* begin *

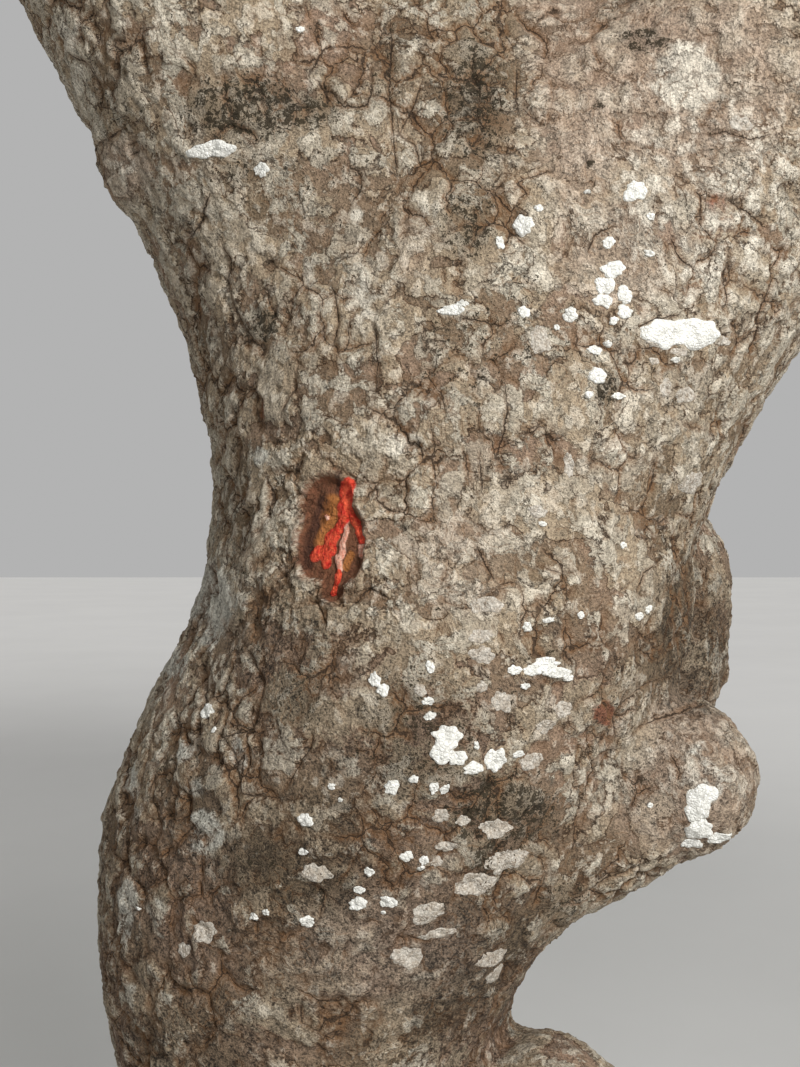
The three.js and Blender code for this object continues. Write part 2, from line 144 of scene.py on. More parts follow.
# The photograph's view: its frame, the lens in pixels, and where the camera stands
VIEW = SimpleNamespace(wide=800, tall=1067, focal=1126.3, place=(0.06, -0.85, 1.2))


# Small sums


def unit(v):
    return v / np.linalg.norm(v, axis=-1, keepdims=True)


def mix(a, b, t):
    return a + (b - a) * t


def smooth(value, low, high):
    t = np.clip((value - low) / (high - low), 0, 1)
    return t * t * (3 - 2 * t)


def seeded(seed):
    """A draw between 0 and 1 that gives the same run for the same seed."""
    state = seed

    def draw():
        nonlocal state
        state = (1664525 * state + 1013904223) % 4294967296
        return state / 4294967296

    return draw


# The trunk's surface as a distance, below zero inside it


def soft_min(a, b, blend):
    share = np.maximum(blend - np.abs(a - b), 0) / blend
    return np.minimum(a, b) - share * share * blend / 4


def cone_distance(p, start, end, r0, r1):
    start, end = np.array(start), np.array(end)
    along = end - start
    t = np.clip((p - start) @ along / (along @ along), 0, 1)
    return np.linalg.norm(p - start - t[..., None] * along, axis=-1) - mix(r0, r1, t)


def stem_at(z):
    """The stem's middle and radius at each height, eased from section to section."""
    heights = STEM[:, 0]
    z = np.clip(z, heights[0], heights[-1])
    i = np.clip(np.searchsorted(heights, z, side="right") - 1, 0, len(STEM) - 2)
    before, after = np.maximum(i - 1, 0), np.minimum(i + 2, len(STEM) - 1)
    span = heights[i + 1] - heights[i]
    t = (z - heights[i]) / span
    eased = []
    for column in (1, 2, 3):
        v = STEM[:, column]
        slope0 = (v[i + 1] - v[before]) / (heights[i + 1] - heights[before]) * span
        slope1 = (v[after] - v[i]) / (heights[after] - heights[i]) * span
        turn = t * t * (3 - 2 * t)
        eased.append(mix(v[i], v[i + 1], turn) + t * (1 - t) ** 2 * slope0 - t * t * (1 - t) * slope1)
    return eased


def limb_end(name):
    start, aim, length, _, _ = FORK[name]
    return np.array(start) + unit(np.array(aim)) * length


def ripples(p):
    x, y, z = p[..., 0], p[..., 1], p[..., 2]
    waves = np.sin(z / RIPPLE.tall + 2 * x / RIPPLE.wide) * np.cos((x - y) / RIPPLE.wide)
    return RIPPLE.depth * (waves + 0.6 * np.sin(1.9 * z / RIPPLE.tall - 1.3 * y / RIPPLE.wide))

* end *

• DIRECTIONS:
Nothing should be left out: repeat all of the data exactly.

• REPLY:
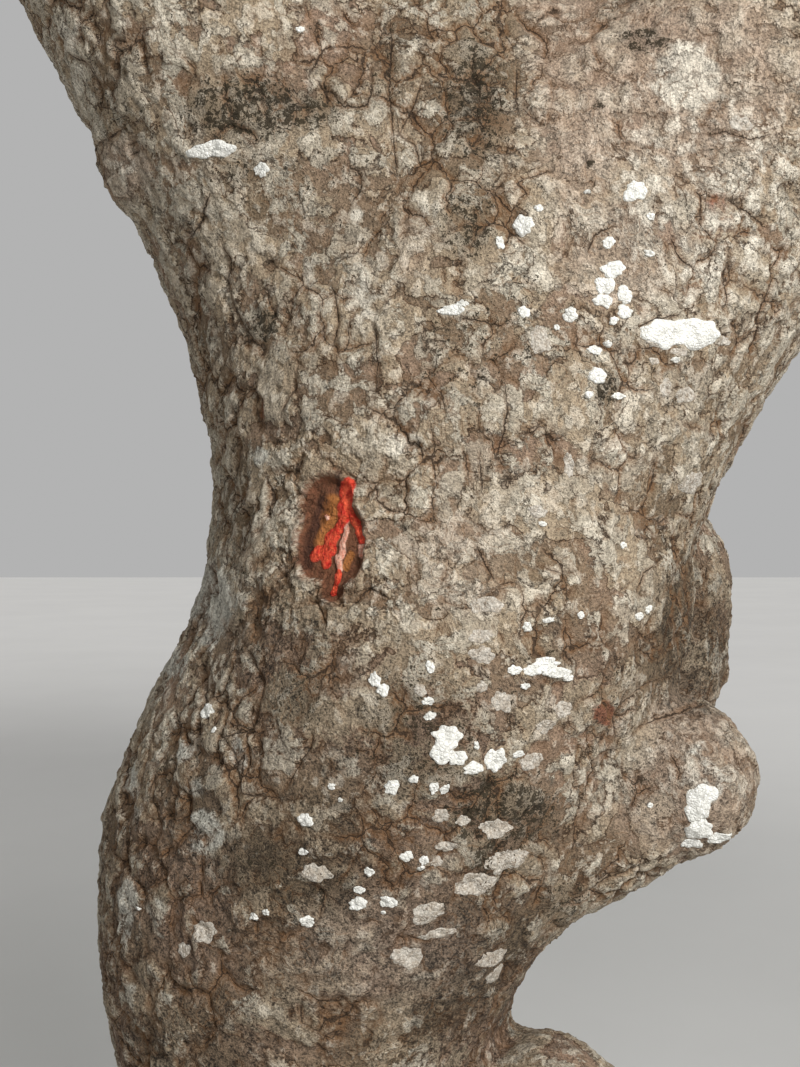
The three.js and Blender code for this object continues. Write part 2, from line 144 of scene.py on. More parts follow.
# The photograph's view: its frame, the lens in pixels, and where the camera stands
VIEW = SimpleNamespace(wide=800, tall=1067, focal=1126.3, place=(0.06, -0.85, 1.2))


# Small sums


def unit(v):
    return v / np.linalg.norm(v, axis=-1, keepdims=True)


def mix(a, b, t):
    return a + (b - a) * t


def smooth(value, low, high):
    t = np.clip((value - low) / (high - low), 0, 1)
    return t * t * (3 - 2 * t)


def seeded(seed):
    """A draw between 0 and 1 that gives the same run for the same seed."""
    state = seed

    def draw():
        nonlocal state
        state = (1664525 * state + 1013904223) % 4294967296
        return state / 4294967296

    return draw


# The trunk's surface as a distance, below zero inside it


def soft_min(a, b, blend):
    share = np.maximum(blend - np.abs(a - b), 0) / blend
    return np.minimum(a, b) - share * share * blend / 4


def cone_distance(p, start, end, r0, r1):
    start, end = np.array(start), np.array(end)
    along = end - start
    t = np.clip((p - start) @ along / (along @ along), 0, 1)
    return np.linalg.norm(p - start - t[..., None] * along, axis=-1) - mix(r0, r1, t)


def stem_at(z):
    """The stem's middle and radius at each height, eased from section to section."""
    heights = STEM[:, 0]
    z = np.clip(z, heights[0], heights[-1])
    i = np.clip(np.searchsorted(heights, z, side="right") - 1, 0, len(STEM) - 2)
    before, after = np.maximum(i - 1, 0), np.minimum(i + 2, len(STEM) - 1)
    span = heights[i + 1] - heights[i]
    t = (z - heights[i]) / span
    eased = []
    for column in (1, 2, 3):
        v = STEM[:, column]
        slope0 = (v[i + 1] - v[before]) / (heights[i + 1] - heights[before]) * span
        slope1 = (v[after] - v[i]) / (heights[after] - heights[i]) * span
        turn = t * t * (3 - 2 * t)
        eased.append(mix(v[i], v[i + 1], turn) + t * (1 - t) ** 2 * slope0 - t * t * (1 - t) * slope1)
    return eased


def limb_end(name):
    start, aim, length, _, _ = FORK[name]
    return np.array(start) + unit(np.array(aim)) * length


def ripples(p):
    x, y, z = p[..., 0], p[..., 1], p[..., 2]
    waves = np.sin(z / RIPPLE.tall + 2 * x / RIPPLE.wide) * np.cos((x - y) / RIPPLE.wide)
    return RIPPLE.depth * (waves + 0.6 * np.sin(1.9 * z / RIPPLE.tall - 1.3 * y / RIPPLE.wide))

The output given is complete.